It was strictly taboo for children to listen to adults conversation. The street saying was,

Little pigs should be seen and not heard'.

This, like the rest of the unwritten rules of the street was strictly adhered to. So Mama would park me in the passage, but the door was slightly ajar and they would forget that I was there.

Darling Mama..... Mary Ellen Mannix , to the rest of the street, would sit down in one of the worn out faded plush chairs, a relic of someone's granny's seven- piece suite. Her laughing blue eyes surrounded by tear-worn wrinkles were her outstanding feature.

She, like the rest of the women, always looked older than her years not like the young looking smartly dressed middle-aged women of today. It had something to do with the street uniform. A print crossover pinafore hid the cheapest of dresses. The low slung calico brassiere dragged one's breast to the waist. Thick stockings were worn summer and winter with shapeless flat healed shoes adorned by a single crossover strap which gave way in winter to boots. Boots that always reminded me of a picture I once saw of Russian peasant women - colourless, styleless and worn with a depressed air. As we would say in the streets : ' Your on the rocks Luv '.

This climate of hard times can be summed up in the words of a dear friend. Now you must remember I was not supposed to hear any swearing or vulgarity, but looking back now I can't help but laugh, for when life in general was getting her down she'd say in a falsetto voice,

"Anyone for tennis?", then add in her own, downhearted down-to-earth voice,

“It’s all balls "

I remember now, but never noticed then, that Mama's nails were bitten to the quick. Another street trait. She was warm hearted, generous to a fault, defiant and a proper scream. She did admit the defect of not being able to manage the 'Big money', but who could manage on the pittance the government called social assistance in the thirties? Dadda was a road foreman some of this time, but the wages were extremely low.

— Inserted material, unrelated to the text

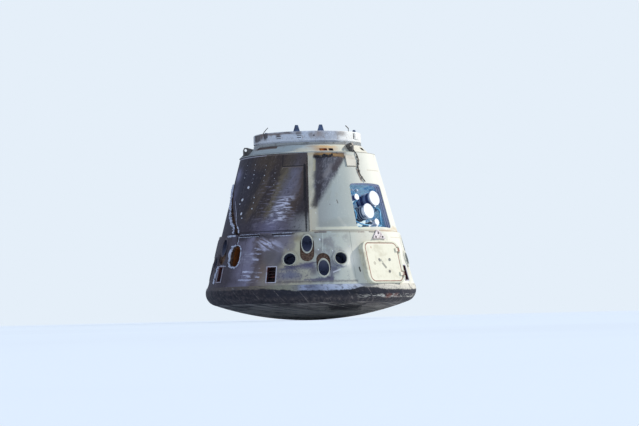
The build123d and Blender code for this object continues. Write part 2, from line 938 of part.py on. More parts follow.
def hatch_sill():
    """Flat plate under the berthing ring, with the hatch opening and the fixed hinge lugs."""
    foot = deck_top_height()
    top = foot + sill_thickness
    plate = turned([(0, foot), (ring_outer_radius, foot), (ring_outer_radius, top), (0, top)])
    plate -= rounded_block(
        Plane.XY.offset(foot), sill_opening, sill_opening, sill_corner, cut_margin, sill_thickness + cut_margin
    )
    axis_height = hatch_axis_height()
    for side in (-1, 1):
        for end in (-1, 1):
            x = side * hatch_lug_offset + end * lug_plate_offset()
            lug_rise = axis_height + knuckle_radius - top + weld_depth
            lug = Box(lug_plate_thickness, 2 * knuckle_radius, lug_rise,
                      align=(Align.CENTER, Align.CENTER, Align.MIN))
            plate += Pos(x, hatch_axis_setback, top - weld_depth) * lug
        pin = Rot(0, 90, 0) * Cylinder(pin_radius, 2 * lug_plate_offset())
        plate += Pos(side * hatch_lug_offset, hatch_axis_setback, axis_height) * pin
    return plate


def hatch_foot_height():
    return deck_top_height() + sill_thickness + hatch_seat_gap


def hatch_axis_height():
    return hatch_foot_height() + hatch_axis_rise


def forward_hatch():
    foot = hatch_foot_height()
    base = Plane.XY.offset(foot)
    lid = rounded_block(base, hatch_width, hatch_width, hatch_corner, 0, hatch_thickness)
    lid = fillet(lid.faces().sort_by(Axis.Z)[-1].edges(), hatch_edge_radius)
    dish = rounded_block(
        base, hatch_dish_width, hatch_dish_width, hatch_dish_corner,
        -(hatch_thickness - hatch_dish_depth), hatch_thickness + cut_margin,
    )
    lid -= dish
    axis_height = hatch_axis_height()
    post_height = axis_height - foot - hatch_thickness + weld_depth
    for side in (-1, 1):
        x = side * hatch_lug_offset
        centre = Pos(x, hatch_axis_setback, axis_height)
        knuckle = Rot(0, 90, 0) * Cylinder(knuckle_radius, knuckle_length)
        arm = Box(knuckle_length, hatch_axis_margin + hatch_arm_run, hatch_arm_thickness,
                  align=(Align.CENTER, Align.MAX, Align.CENTER))
        post = Box(knuckle_length, hatch_post_width, post_height, align=(Align.CENTER, Align.MIN, Align.MIN))
        lid += centre * knuckle
        lid += centre * arm
        lid += Pos(x, hatch_width / 2 - hatch_arm_run, foot + hatch_thickness - weld_depth) * post
        bore = Rot(0, 90, 0) * Cylinder(pin_radius + pin_gap, knuckle_length + cut_margin)
        lid -= centre * bore
    return lid


def berthing_ring():
    """Ring that the capsule docks by, with bolt holes in its flat top."""
    foot = deck_top_height() + sill_thickness
    top = foot + ring_height
    ring = turned([
        (ring_inner_radius, foot),
        (ring_neck_radius, foot),
        (ring_neck_radius, foot + ring_neck_height),
        (ring_outer_radius, foot + ring_neck_height),
        (ring_outer_radius, top - ring_bevel),
        (ring_outer_radius - ring_bevel, top),
        (ring_inner_radius, top),
    ])
    holes = []
    for index in range(bolt_count):
        turn = (index + 0.5) * 360 / bolt_count
        hole = Cylinder(bolt_radius, bolt_depth + cut_margin, align=(Align.CENTER, Align.CENTER, Align.MIN))
        holes.append(Rot(0, 0, turn) * Pos(bolt_circle_radius, 0, top - bolt_depth) * hole)
    ring -= holes
    for azimuth, foot_drop, top_drop, width in ring_blocks:
        depth = 2 * ring_block_rise
        block = Box(depth, width, foot_drop - top_drop, align=(Align.CENTER, Align.CENTER, Align.MIN))
        block = chamfer(block.edges(), ring_block_bevel)
        ring += Rot(0, 0, azimuth - 90) * Pos(ring_outer_radius, 0, top - foot_drop) * block
    for first, last, foot_drop, top_drop, depth in ring_recesses:
        inner = ring_outer_radius - depth
        outer = ring_outer_radius + ring_block_rise + cut_margin
        low = top - foot_drop
        high = top - top_drop
        ring -= turned([(inner, low), (outer, low), (outer, high), (inner, high)], first, last)
    return ring


def ring_top_height():
    return deck_top_height() + sill_thickness + ring_height


def guide_tab(azimuth):
    """Tapered tab that stands on the berthing ring's top."""
    foot = guide_tab_width / 2
    tip = guide_tab_tip / 2
    rise = guide_tab_rise
    profile = make_face(Polyline((-foot, 0), (foot, 0), (tip, rise), (-tip, rise), close=True))
    plane = wall_plane(azimuth, ring_top_height(), ring_outer_radius - guide_tab_inset, 0)
    return extrude(plane * profile, amount=-guide_tab_thickness)


def deck_envelope():
    """Solid under the deck's outer faces, filled in to the axis."""
    outer = deck_corners()[:4]
    return turned([(0, cabin_top_height)] + outer + [(0, deck_top_height())])


def lifting_lug(azimuth):
    """Upright ear on the deck's slope, with a hole for a shackle."""
    hole_height = lug_hole_height()
    outline = make_face(Polyline(
        (lug_hole_distance - lug_reach, cabin_top_height + deck_edge_thickness),
        (lug_hole_distance + lug_eye_radius, cabin_top_height + deck_edge_thickness),
        (lug_hole_distance + lug_eye_radius, hole_height),
        (lug_hole_distance + lug_eye_radius / 2, hole_height + lug_eye_radius),
        (lug_hole_distance - lug_eye_radius / 2, hole_height + lug_eye_radius),
        (lug_hole_distance - lug_reach, hole_height + lug_eye_radius / 3),
        close=True,
    ))
    outline -= Pos(lug_hole_distance, hole_height) * Circle(lug_hole_radius)
    ear = extrude(Plane.XZ * outline, amount=lug_thickness / 2, both=True)
    return Rot(0, 0, azimuth - 90) * ear - deck_envelope()


def lug_hole_height():
    return deck_top_height() - lug_hole_drop


def stay_bracket():
    """Three-cornered bracket on the wall above the equipment bay."""
    plane = service_plane(stay_azimuth, stay_height)
    foot = stay_width / 2
    tip = stay_tip_width / 2
    rise = stay_length / 2
    outline = make_face(Polyline((-foot, -rise), (foot, -rise), (tip, rise), (-tip, rise), close=True))
    plate = extrude(plane.offset(-stay_thickness) * outline, amount=2 * stay_thickness)
    for side in (-1, 1):
        outer = stay_thickness + cut_margin
        plate -= rod(plane, side * foot / 2, -rise / 2, stay_hole_radius, stay_thickness, outer)
    return plate - skin_trim(0)


def build():
    os.makedirs("parts", exist_ok=True)
    save("heat_shield", heat_shield())
    save("shoulder_ring", shoulder_ring())
    for name, first, last in service_panels:
        save("service_wall_" + name, service_wall(first, last))
    for name, first, last in cabin_panels:
        panel = cabin_wall(first, last)
        if name == ridge_panel:
            panel += seam_ridge(first)
        save("cabin_wall_" + name, panel)
    save("cabin_floor", cabin_floor())
    for name, middle, outlying in pods:
        save("thruster_pod_" + name, thruster_pod(middle, outlying))
    save("vent_boxes", Compound([vent_box(azimuth, height) for azimuth, height in vents()]))
    save("riser_pocket", riser_pocket())
    save("equipment_bay", equipment_bay())
    save("equipment_door", equipment_door())
    save("parachute_bay", parachute_bay())
    for name, x, y, reach in mortars:
        save("mortar_" + name, mortar(x, y, reach))
    fittings = [canister(x, y, radius, reach) for x, y, radius, reach in canisters]
    save("bay_fittings", Compound(fittings + [bay_bar()]))
    save("top_deck", top_deck())
    save("hatch_sill", hatch_sill())
    save("forward_hatch", forward_hatch())
    save("berthing_ring", berthing_ring())
    save("guide_tabs", Compound([guide_tab(azimuth) for azimuth in guide_tab_azimuths]))
    for name, azimuth in lug_azimuths:
        save("lifting_lug_" + name, lifting_lug(azimuth))
    save("stay_bracket", stay_bracket())


build()
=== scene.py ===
import math
import random

import bmesh
import bpy
from mathutils import Matrix, Vector


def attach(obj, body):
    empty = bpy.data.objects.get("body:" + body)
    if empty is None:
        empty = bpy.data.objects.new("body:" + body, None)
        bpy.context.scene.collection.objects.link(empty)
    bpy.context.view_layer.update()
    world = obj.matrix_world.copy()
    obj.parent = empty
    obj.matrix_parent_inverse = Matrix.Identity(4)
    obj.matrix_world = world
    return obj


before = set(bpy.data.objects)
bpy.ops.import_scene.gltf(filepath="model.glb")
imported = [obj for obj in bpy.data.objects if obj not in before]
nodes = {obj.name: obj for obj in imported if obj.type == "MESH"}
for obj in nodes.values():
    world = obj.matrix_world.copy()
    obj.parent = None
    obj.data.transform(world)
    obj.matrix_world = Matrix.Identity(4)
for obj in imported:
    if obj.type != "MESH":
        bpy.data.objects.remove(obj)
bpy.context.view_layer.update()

# Lengths are metres and azimuths degrees, counted from -Y, the front, towards +X.
ledge_height, ledge_width = 1.473, 0.0337
deck_height, deck_radius = 2.835, 1.1736
deck_top_height, deck_top_radius, deck_slant = 2.993, 0.95, 0.112 / 0.122
ring_radius = 0.938
rim_tiles = 28
cabin_middle, service_middle, deck_middle = 1.34, 1.68, 1.05
door_place, door_size = (46, 0.943, 0.035), (0.79, 0.673)
chute_place = (50, 1.933, 0)
riser_hole = (-49.5, 1.105, 0.29, 0.39)
degrees_in_radian, radians_in_degree = 57.29578, 0.0174533


# A wall is the radius and the height of its foot, and its slope.
def radius_on(wall, height):
    """Radius of a wall at a height."""
    foot_radius, foot_height, slope = wall
    return foot_radius - (height - foot_height) * math.tan(math.radians(slope))


service_wall = (1.778, 0.65, 14.2)
cabin_radius = radius_on(service_wall, ledge_height) - ledge_width
cabin_slope = math.degrees(math.atan2(cabin_radius - deck_radius, deck_height - ledge_height))
cabin_wall = (cabin_radius, ledge_height, cabin_slope)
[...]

Mama, like all Vaughan Street mothers, was overprotective of her brood. One of our neighbours would regularly say,

"If my son committed murder the judge would hang”

Our happy-go-lucky Mama followed the advice that there’s good in everyone if you’re willing to go and look for it.

Assembled in that small front kitchen would be Big and Little Maggie, Jinny, Norah, Rachel, Emily, Lizzie and Mrs G. As one or two left, they would be replaced by others.

I stirred from my slumbers in the passage as laughter came tumbling through the door. The conversation continued.............

Norah : "Did you know that Buffer's dog witnessed a murder on the hills?"

Mrs. G. poker-faced,

“I wonder what he'll say in court..........Bow-wow?”

Mama :

"Katie K. was down from South Bank. She told me she'd just made her pies for the Sunday tea when one of her neighbours ran in flustered, saying,

" Katie I've got company coming, will you lend me your pies and the knife to cut them?" she said.

"Oh Almighty God, I’ll never see them again" thought Katie as she handed over her four dinner plate pies and the knife. But her neighbour reassured her saying,

" Don't worry Katie, they are just for show, I’ll bring them back as soon as I get rid of my friends.

Katie heaved a sigh of relief for she knew she meant the company and not her precious pies."

Jinny:

" You know her, out our back, the one that's no bottle (referring to her morals) that madam at 'Custer's Last Stand' ?..... Well... her lad’s got a motor-bike and he's driving me crackers. He revs it up, goes up the back arch, round the corner, down their street then straight through the house...it's a straight run through” ...adding the afterthought “ mind you ......he can’t damage owt .....there's bugger all in it! "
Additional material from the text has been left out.